The second assertion is in general false in an infinite-dimensional space.

For example take $V = \mathbb{R}^{\omega}$, $A(v_1, v_2, \dots) = (0, v_1, v_2, \dots)$ and $B(v_1, v_2, \dots) = (v_2, \dots)$ Then $0$ is an eigenvalue of $AB$ (because $AB(v) = (0, v_2, v_3, \dots)$ has clearly a non-trivial kernel) but is definitely not an eigenvalue of $BA$ since $BA = I$.

To prove the second assertion, we could reason like the following.

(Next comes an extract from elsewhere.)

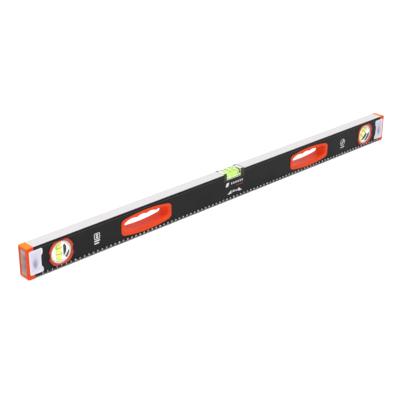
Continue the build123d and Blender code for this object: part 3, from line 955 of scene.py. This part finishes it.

In general, if $AB$ is injective (resp., surjective) then $B$ is injective (resp., $A$ is surjective), which implies that if $AB$ is invertible then $B$ is injective and $A$ is surjective. If $V$ is finite dimensional, we can make this result stronger and say that invertibility of $AB$ implies invertibility of both $A$ and $B$, thus of $BA$. So in the finite-dimensional case, if $0$ is an eigenvalue of $AB$, then $AB$ is not injective, i.e. not invertible, then (by the contrapositive of the result above) $BA$ is not invertible, i.e. not injective, which is to say that $0$ is also an eigenvalue of $BA$.